Scripts that build objects:
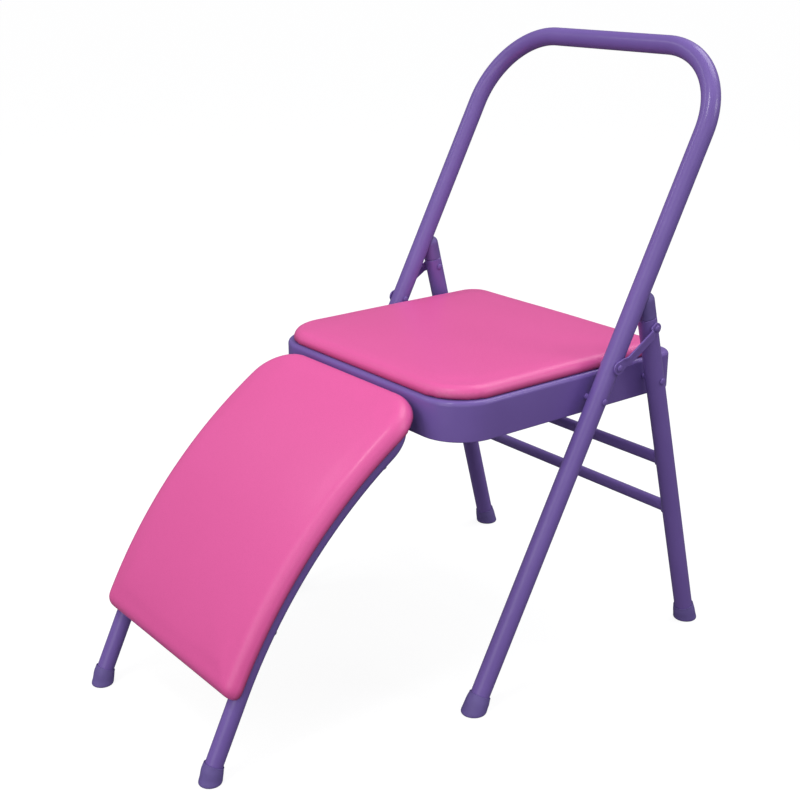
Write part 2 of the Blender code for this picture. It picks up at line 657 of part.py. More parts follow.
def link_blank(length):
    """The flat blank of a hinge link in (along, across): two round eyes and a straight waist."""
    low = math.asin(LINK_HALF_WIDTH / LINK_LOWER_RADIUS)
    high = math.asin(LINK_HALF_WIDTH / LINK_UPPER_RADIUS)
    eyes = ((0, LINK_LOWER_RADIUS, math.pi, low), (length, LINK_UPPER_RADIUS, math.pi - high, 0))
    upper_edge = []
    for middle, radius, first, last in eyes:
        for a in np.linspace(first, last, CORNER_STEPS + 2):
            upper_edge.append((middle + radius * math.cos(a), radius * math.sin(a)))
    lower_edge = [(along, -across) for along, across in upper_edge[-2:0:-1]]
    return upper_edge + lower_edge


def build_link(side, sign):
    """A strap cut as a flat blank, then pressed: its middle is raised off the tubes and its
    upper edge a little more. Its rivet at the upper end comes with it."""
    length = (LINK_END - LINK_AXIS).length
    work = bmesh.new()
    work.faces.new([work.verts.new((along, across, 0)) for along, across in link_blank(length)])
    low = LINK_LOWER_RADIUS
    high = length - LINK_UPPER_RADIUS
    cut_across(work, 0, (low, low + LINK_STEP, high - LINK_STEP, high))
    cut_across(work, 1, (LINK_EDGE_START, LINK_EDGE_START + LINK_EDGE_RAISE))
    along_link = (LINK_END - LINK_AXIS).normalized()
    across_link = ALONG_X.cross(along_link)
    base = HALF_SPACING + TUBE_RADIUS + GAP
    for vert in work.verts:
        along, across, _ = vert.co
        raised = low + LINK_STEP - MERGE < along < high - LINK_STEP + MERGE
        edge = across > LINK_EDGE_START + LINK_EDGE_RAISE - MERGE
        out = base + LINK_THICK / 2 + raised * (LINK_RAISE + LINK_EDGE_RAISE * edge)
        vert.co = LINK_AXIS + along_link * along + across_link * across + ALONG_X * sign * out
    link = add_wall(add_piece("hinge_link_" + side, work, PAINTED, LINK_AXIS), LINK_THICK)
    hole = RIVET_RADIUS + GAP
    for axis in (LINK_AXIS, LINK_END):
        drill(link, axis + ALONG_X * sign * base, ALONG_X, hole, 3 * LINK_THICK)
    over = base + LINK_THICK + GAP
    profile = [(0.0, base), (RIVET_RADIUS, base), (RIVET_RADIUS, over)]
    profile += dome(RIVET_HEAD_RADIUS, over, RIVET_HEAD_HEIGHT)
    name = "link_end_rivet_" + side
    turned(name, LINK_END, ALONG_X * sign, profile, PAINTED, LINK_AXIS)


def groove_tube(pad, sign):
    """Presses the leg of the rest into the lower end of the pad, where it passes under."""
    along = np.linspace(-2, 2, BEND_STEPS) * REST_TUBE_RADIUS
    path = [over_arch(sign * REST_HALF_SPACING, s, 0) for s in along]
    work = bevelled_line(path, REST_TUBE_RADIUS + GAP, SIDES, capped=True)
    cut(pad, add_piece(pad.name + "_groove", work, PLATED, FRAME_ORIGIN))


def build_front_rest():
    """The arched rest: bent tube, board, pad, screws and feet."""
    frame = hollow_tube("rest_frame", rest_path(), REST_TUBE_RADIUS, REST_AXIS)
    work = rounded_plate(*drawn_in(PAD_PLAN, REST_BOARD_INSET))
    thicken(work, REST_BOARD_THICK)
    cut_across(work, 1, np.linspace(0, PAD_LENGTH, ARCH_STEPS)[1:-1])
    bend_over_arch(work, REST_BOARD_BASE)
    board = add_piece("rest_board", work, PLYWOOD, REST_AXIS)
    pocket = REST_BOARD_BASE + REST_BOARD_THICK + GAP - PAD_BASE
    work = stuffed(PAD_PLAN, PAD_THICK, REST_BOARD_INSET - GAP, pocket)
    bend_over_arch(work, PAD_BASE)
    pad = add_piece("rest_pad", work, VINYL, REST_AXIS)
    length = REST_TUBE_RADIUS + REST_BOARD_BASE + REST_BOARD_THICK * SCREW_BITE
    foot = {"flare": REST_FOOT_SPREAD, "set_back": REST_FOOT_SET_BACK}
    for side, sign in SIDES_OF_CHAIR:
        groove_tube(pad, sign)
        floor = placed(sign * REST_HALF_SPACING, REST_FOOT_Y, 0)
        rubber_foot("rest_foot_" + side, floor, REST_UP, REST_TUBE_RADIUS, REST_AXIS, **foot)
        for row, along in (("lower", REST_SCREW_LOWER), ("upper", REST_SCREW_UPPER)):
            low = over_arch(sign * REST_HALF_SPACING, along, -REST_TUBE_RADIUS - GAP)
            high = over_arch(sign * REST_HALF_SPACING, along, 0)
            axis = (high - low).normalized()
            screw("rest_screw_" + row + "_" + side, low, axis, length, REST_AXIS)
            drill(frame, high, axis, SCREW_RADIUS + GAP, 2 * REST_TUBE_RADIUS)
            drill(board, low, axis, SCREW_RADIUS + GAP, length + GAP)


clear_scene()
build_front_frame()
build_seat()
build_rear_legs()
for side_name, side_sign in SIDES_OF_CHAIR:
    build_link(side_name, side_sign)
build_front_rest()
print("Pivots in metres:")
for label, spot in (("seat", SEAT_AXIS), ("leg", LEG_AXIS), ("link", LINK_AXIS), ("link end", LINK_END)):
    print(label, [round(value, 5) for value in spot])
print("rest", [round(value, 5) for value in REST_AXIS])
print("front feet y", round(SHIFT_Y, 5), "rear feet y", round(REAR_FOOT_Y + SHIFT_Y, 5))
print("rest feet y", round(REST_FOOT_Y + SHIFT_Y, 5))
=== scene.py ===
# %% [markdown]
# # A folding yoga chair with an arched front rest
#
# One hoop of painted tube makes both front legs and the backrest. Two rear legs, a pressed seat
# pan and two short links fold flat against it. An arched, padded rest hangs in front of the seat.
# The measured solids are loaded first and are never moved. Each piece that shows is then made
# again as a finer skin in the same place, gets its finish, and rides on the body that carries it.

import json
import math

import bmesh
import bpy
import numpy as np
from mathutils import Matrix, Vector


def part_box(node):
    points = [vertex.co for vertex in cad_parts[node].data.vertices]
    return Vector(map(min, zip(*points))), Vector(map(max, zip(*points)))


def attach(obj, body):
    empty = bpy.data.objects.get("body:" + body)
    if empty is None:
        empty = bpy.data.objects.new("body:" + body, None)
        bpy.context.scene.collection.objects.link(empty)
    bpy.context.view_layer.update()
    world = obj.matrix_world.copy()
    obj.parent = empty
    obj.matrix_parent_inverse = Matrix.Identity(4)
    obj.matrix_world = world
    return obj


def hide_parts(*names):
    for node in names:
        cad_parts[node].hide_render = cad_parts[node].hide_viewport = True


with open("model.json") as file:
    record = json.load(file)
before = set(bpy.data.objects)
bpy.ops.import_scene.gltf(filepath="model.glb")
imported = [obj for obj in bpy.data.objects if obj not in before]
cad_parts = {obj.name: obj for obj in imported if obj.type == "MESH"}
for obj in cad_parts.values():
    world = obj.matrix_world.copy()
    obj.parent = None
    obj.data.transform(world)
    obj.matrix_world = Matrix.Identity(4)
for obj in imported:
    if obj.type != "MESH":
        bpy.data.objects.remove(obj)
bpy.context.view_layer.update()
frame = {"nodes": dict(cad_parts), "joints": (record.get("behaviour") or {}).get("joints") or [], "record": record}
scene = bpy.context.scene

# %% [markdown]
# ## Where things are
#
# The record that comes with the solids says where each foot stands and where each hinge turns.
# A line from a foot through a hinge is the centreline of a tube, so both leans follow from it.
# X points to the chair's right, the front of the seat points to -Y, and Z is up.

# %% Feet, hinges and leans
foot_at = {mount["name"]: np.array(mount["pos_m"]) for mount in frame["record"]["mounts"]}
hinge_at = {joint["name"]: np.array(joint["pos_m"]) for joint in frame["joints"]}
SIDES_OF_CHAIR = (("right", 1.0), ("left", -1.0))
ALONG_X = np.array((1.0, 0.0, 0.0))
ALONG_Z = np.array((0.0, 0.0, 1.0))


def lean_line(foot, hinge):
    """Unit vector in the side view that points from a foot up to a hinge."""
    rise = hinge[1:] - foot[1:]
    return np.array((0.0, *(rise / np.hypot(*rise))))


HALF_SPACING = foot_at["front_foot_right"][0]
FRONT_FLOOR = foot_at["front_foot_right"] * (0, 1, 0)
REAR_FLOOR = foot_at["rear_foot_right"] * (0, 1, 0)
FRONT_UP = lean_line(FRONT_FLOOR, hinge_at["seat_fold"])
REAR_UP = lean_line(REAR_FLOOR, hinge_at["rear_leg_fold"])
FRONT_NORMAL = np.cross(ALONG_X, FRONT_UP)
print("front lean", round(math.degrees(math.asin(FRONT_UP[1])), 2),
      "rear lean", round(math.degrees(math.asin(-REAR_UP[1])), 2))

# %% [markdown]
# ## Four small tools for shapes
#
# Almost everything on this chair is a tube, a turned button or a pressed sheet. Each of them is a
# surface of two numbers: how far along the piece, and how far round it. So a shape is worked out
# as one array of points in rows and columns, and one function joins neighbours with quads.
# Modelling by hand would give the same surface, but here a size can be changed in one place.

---

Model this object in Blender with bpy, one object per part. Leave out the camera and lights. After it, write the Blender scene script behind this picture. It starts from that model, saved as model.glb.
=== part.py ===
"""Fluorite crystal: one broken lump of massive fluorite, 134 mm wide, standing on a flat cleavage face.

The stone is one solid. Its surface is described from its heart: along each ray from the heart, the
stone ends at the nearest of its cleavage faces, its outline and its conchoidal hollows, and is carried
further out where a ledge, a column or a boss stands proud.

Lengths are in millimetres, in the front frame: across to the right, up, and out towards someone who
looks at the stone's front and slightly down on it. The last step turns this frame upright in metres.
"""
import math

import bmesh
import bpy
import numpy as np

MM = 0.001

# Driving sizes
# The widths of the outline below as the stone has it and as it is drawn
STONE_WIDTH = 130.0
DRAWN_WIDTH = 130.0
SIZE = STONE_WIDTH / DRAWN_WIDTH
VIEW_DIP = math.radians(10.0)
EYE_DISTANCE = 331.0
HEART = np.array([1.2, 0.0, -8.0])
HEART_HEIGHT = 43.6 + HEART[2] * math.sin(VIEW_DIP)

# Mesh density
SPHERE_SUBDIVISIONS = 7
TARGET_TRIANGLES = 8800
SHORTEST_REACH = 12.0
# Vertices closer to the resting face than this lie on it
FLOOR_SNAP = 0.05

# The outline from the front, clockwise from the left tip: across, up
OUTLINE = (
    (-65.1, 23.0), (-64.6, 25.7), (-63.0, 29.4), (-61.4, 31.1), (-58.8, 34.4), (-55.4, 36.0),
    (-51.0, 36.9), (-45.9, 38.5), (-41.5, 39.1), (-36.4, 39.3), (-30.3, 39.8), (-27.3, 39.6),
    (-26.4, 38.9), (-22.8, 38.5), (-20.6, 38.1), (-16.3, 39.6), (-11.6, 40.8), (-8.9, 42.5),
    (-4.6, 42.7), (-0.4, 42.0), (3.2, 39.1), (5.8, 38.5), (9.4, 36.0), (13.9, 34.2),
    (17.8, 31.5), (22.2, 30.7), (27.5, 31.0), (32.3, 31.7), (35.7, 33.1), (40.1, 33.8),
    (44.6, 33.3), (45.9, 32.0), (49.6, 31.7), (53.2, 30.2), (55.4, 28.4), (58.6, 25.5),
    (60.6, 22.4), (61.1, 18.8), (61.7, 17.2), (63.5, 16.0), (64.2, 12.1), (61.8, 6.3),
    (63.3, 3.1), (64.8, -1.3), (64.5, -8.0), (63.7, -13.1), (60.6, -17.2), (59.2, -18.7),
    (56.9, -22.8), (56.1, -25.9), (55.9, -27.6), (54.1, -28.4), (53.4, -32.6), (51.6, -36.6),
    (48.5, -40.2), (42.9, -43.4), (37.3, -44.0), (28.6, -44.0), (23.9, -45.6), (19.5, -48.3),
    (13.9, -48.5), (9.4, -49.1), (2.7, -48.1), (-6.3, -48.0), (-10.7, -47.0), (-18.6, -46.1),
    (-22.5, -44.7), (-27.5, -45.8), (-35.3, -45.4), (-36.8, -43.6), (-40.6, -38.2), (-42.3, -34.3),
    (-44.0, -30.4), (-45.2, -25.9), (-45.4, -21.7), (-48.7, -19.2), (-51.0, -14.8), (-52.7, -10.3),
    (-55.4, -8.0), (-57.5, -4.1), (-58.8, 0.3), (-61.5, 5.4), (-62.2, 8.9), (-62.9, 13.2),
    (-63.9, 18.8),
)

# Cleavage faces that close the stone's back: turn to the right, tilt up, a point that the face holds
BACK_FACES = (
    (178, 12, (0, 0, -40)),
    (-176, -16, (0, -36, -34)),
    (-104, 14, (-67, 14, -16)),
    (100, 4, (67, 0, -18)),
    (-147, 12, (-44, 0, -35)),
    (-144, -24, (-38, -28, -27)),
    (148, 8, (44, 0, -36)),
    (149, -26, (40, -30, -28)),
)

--

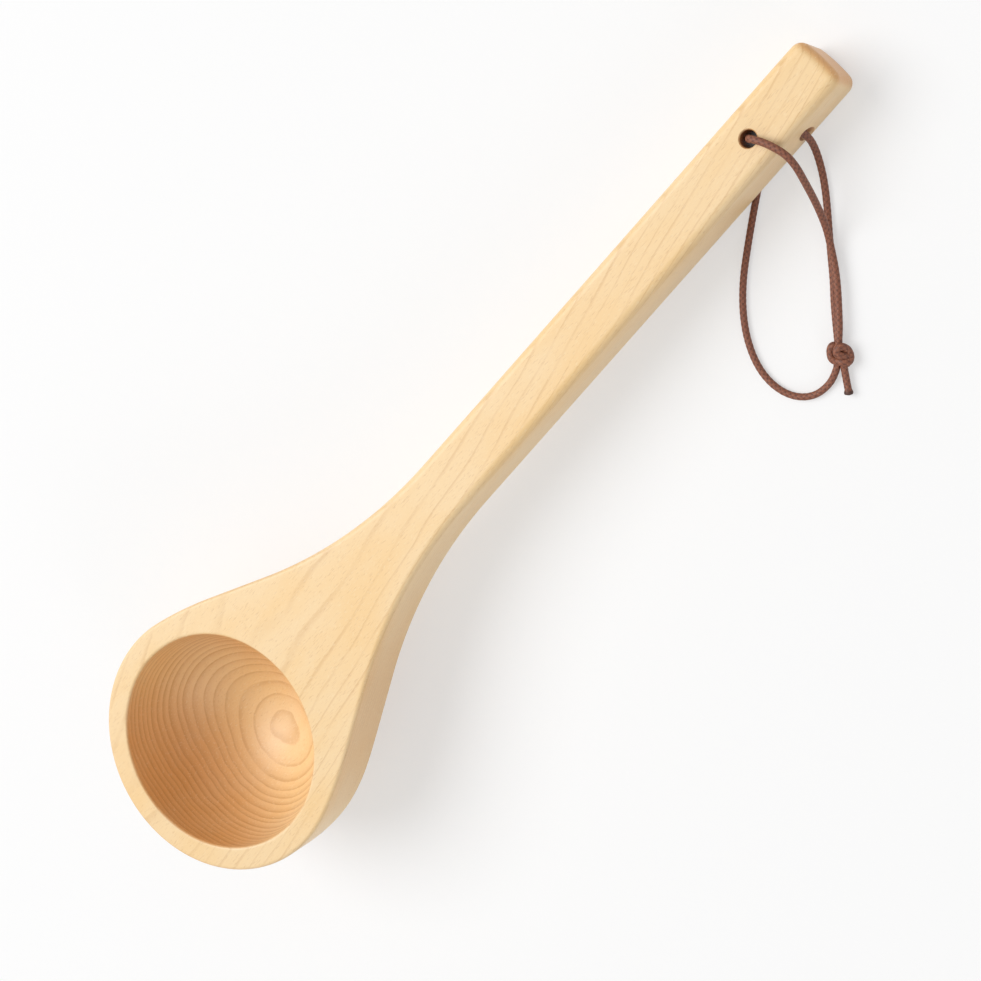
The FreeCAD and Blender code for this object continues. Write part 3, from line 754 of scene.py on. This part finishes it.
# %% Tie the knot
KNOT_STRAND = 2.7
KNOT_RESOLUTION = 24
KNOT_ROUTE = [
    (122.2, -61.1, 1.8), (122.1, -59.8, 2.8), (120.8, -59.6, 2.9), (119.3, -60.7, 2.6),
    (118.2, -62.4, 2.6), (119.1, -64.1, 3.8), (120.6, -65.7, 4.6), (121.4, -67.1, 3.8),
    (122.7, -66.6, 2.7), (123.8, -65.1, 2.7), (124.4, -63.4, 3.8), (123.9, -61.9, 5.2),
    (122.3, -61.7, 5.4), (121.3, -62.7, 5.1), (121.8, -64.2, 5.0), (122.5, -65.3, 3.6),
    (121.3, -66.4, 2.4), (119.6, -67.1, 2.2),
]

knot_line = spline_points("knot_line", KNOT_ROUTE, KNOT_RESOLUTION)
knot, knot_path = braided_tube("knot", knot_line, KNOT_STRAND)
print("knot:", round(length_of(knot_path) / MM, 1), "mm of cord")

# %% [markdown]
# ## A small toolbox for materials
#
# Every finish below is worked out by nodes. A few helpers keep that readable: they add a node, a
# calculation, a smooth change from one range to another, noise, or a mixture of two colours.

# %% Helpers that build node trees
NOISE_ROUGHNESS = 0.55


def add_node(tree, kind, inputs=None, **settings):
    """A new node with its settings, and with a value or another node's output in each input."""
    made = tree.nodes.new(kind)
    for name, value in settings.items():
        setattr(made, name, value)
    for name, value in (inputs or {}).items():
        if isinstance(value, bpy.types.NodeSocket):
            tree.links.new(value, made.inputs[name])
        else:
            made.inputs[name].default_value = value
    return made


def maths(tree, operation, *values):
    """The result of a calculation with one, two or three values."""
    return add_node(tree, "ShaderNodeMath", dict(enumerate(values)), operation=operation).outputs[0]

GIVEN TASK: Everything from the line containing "if empty is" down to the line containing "obj.matrix_parent_inverse = Matrix.Identity(4)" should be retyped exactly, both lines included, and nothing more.

SOLUTION TO THIS TASK:
    if empty is None:
        empty = bpy.data.objects.new("body:" + body, None)
        bpy.context.scene.collection.objects.link(empty)
    bpy.context.view_layer.update()
    world = obj.matrix_world.copy()
    obj.parent = empty
    obj.matrix_parent_inverse = Matrix.Identity(4)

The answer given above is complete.